# REQUIRED WORK:
Search the records below for the word "caption" and show every line where it occurs.

# THE INPUT:
——————————
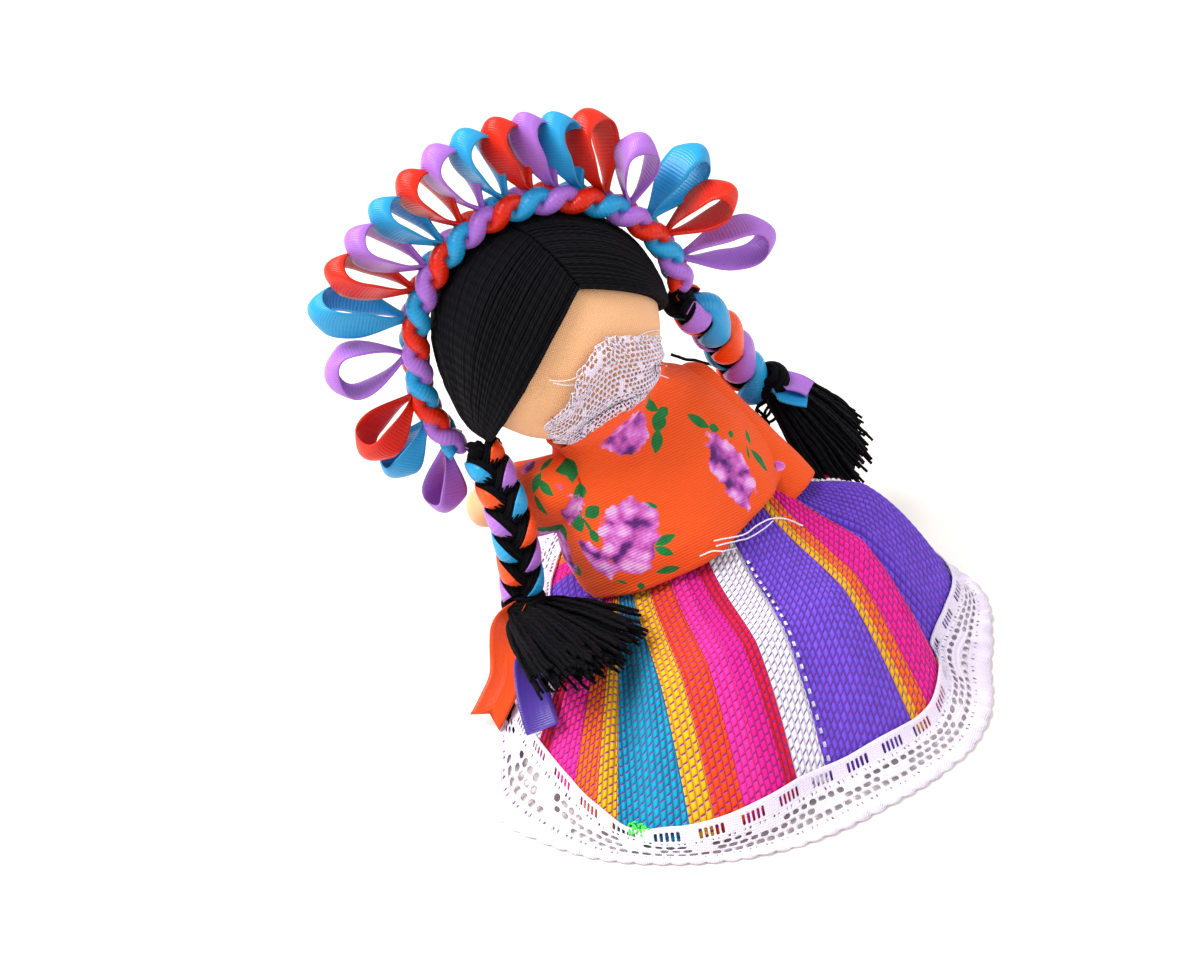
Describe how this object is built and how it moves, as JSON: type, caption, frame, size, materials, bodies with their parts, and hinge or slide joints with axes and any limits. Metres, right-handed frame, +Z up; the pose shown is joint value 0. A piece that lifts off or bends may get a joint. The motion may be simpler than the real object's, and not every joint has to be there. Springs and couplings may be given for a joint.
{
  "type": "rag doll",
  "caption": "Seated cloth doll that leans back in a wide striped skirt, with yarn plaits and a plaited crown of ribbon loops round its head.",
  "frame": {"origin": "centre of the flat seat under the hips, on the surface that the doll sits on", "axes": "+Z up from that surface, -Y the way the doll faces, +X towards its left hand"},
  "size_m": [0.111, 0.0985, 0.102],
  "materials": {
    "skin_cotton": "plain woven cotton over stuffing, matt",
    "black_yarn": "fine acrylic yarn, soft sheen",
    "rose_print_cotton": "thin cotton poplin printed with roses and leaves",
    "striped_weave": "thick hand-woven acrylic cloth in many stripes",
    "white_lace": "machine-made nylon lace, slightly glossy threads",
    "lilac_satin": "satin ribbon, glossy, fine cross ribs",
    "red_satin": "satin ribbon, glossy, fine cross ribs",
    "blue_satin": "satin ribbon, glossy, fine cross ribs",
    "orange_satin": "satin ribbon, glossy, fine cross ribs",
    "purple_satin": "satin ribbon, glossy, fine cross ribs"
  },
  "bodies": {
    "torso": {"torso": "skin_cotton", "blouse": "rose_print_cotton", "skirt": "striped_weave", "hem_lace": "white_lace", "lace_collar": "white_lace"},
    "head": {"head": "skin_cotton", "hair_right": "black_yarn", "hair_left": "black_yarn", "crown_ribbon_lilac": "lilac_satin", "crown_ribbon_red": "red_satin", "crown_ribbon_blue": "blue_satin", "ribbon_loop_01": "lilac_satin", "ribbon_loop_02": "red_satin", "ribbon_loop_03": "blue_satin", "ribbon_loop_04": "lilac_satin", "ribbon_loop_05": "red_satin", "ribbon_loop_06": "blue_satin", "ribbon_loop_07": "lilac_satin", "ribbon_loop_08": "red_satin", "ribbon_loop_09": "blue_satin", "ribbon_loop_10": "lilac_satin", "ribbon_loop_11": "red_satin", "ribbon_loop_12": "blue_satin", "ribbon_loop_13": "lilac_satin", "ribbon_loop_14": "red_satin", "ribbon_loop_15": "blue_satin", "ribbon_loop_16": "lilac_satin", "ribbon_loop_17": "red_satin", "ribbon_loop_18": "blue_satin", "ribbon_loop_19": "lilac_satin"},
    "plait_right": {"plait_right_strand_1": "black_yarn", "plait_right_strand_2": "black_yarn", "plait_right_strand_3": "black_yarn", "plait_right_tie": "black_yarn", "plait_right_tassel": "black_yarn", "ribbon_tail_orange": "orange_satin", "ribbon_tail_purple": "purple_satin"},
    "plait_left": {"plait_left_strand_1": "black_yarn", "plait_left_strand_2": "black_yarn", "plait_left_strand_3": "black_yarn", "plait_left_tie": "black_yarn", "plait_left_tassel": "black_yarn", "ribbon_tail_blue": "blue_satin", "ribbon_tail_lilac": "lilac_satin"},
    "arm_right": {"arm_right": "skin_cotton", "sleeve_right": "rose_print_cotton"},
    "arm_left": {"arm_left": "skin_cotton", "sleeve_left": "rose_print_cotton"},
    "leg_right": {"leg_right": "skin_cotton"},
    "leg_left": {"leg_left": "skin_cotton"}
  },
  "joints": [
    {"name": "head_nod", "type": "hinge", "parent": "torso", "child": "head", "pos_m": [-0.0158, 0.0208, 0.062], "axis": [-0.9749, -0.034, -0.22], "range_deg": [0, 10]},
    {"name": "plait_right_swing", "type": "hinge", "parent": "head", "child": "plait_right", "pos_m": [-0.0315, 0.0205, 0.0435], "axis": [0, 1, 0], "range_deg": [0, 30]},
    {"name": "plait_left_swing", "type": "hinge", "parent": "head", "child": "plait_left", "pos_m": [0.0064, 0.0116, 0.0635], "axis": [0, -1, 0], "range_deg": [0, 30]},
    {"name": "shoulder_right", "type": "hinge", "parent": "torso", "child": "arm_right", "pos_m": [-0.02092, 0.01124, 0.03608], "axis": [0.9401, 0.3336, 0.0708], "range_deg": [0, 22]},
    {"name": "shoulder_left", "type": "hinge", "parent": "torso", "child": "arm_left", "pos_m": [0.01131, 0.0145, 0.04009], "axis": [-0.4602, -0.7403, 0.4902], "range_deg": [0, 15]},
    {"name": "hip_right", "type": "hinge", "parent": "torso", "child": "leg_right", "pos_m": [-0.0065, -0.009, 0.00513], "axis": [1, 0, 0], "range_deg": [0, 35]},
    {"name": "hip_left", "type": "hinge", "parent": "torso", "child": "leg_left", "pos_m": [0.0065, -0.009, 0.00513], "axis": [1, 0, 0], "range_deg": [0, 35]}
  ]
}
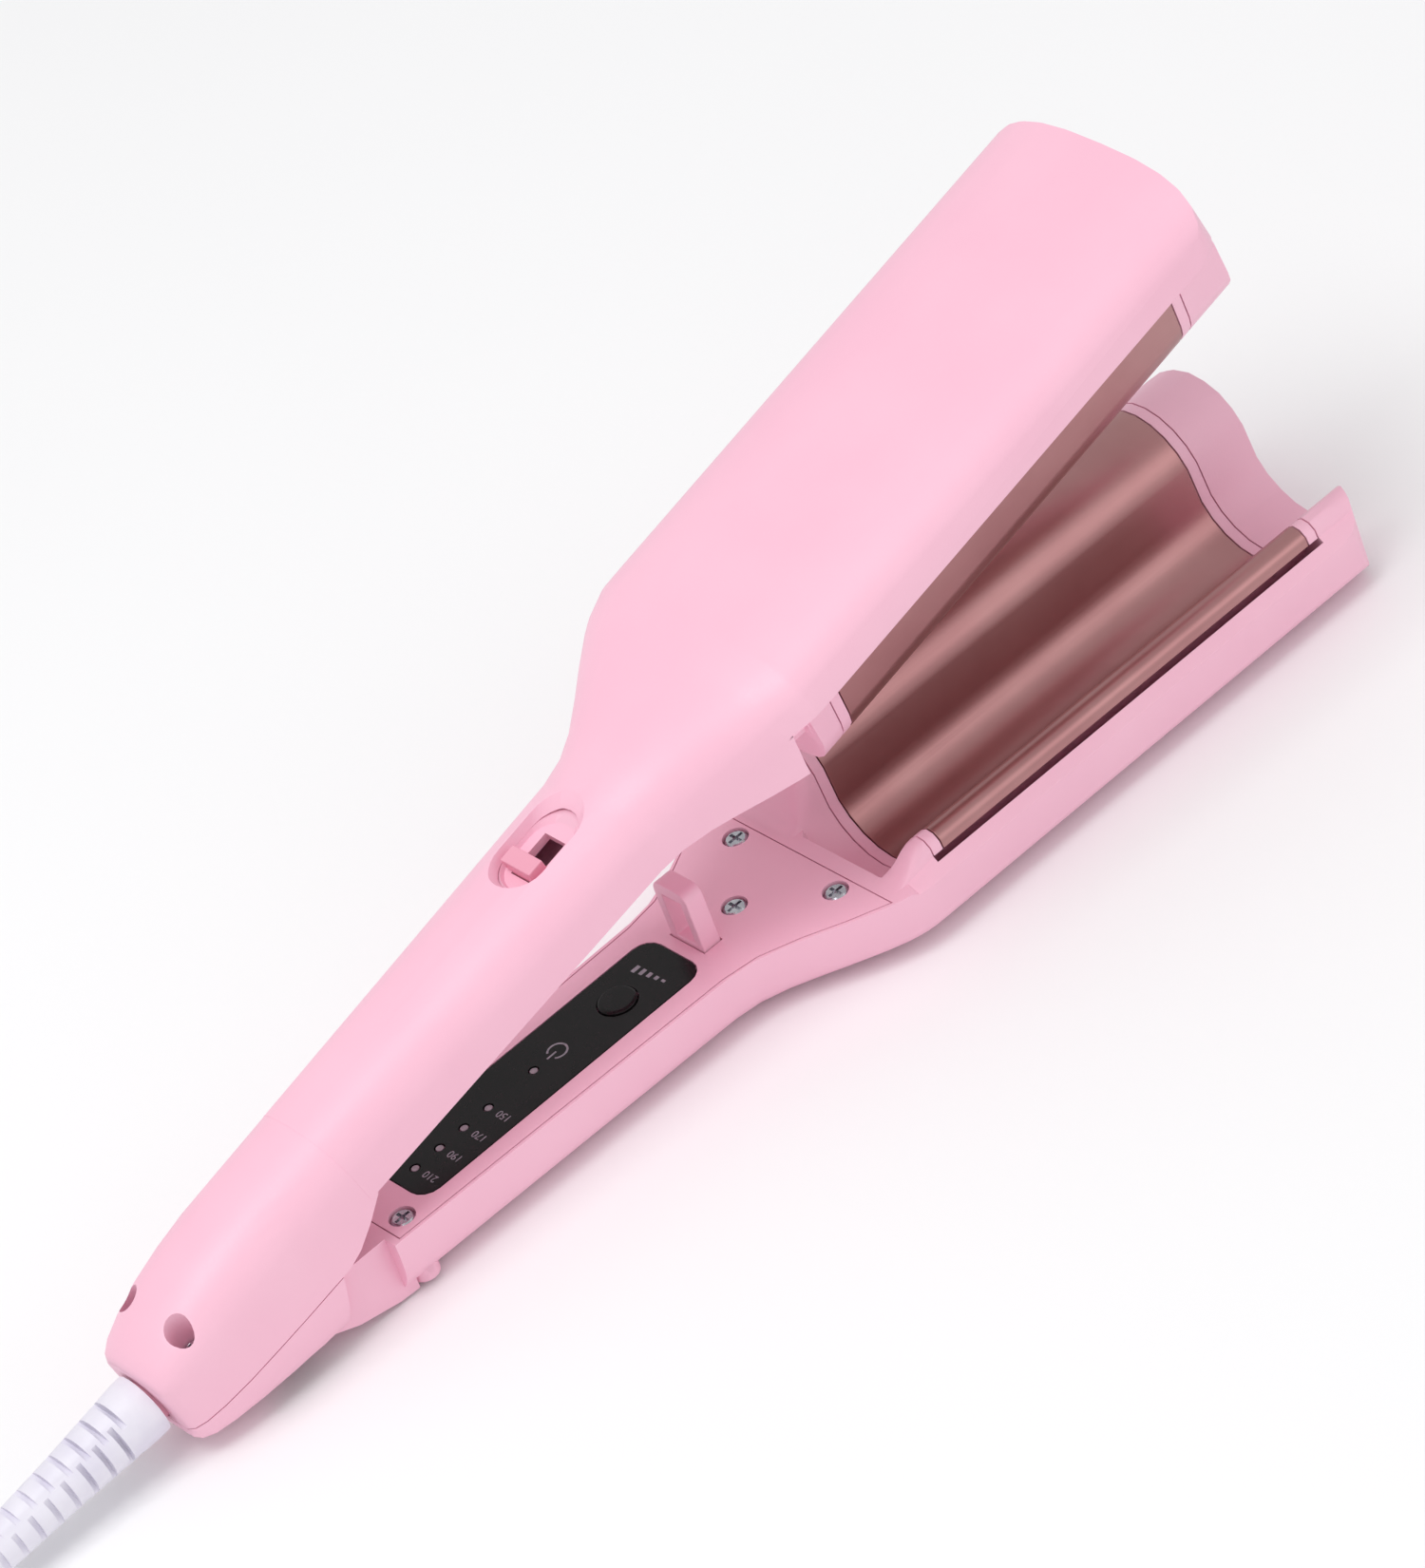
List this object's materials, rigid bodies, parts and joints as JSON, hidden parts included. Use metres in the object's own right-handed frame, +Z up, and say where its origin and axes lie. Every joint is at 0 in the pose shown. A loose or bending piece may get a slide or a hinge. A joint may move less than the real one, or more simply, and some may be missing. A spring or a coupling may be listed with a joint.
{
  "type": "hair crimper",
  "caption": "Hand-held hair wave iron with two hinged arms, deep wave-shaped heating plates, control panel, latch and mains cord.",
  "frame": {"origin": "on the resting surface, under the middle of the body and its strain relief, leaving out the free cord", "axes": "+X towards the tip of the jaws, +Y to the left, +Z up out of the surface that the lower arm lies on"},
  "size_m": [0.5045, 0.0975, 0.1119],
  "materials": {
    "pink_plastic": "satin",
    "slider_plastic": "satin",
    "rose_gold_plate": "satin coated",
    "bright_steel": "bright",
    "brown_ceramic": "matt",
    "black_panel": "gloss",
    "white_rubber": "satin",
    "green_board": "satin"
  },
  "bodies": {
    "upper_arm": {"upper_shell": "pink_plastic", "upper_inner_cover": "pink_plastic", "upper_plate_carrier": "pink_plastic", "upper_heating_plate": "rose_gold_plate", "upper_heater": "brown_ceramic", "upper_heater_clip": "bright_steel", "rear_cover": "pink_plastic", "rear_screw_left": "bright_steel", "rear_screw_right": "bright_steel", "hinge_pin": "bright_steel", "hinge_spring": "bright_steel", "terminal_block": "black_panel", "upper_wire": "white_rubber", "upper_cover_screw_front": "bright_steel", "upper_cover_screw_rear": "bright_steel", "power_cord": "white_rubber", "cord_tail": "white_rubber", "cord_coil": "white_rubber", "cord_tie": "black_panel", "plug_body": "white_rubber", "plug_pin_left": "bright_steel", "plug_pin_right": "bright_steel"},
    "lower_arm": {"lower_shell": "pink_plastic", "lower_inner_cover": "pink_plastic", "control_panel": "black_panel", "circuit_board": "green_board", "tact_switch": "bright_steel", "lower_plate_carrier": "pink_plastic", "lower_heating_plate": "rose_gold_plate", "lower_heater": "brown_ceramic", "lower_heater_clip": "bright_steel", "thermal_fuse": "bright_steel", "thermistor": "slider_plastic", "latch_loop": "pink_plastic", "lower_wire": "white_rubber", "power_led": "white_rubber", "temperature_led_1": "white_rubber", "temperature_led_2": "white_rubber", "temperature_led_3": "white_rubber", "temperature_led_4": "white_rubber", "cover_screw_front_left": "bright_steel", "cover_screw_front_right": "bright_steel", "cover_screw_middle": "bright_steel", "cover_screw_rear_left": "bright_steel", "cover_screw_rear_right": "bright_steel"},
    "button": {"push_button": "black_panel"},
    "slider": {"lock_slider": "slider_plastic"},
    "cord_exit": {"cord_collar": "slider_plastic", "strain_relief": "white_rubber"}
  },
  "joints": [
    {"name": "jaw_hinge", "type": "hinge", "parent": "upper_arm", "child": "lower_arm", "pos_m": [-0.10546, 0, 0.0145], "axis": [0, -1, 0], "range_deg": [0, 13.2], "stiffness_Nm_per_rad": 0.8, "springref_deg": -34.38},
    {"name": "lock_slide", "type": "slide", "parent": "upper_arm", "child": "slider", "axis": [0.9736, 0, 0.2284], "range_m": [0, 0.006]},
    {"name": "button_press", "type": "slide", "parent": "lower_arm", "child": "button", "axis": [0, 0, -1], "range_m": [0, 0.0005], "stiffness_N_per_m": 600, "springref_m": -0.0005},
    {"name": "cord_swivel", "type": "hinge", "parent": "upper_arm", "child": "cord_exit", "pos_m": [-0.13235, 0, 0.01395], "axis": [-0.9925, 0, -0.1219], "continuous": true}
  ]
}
——————————
# RESPONSE TO THIS EXERCISE:
Describe how this object is built and how it moves, as JSON: type, caption, frame, size, materials, bodies with their parts, and hinge or slide joints with axes and any limits. Metres, right-handed frame, +Z up; the pose shown is joint value 0. A piece that lifts off or bends may get a joint. The motion may be simpler than the real object's, and not every joint has to be there. Springs and couplings may be given for a joint.
  "caption": "Seated cloth doll that leans back in a wide striped skirt, with yarn plaits and a plaited crown of ribbon loops round its head.",
  "caption": "Hand-held hair wave iron with two hinged arms, deep wave-shaped heating plates, control panel, latch and mains cord.",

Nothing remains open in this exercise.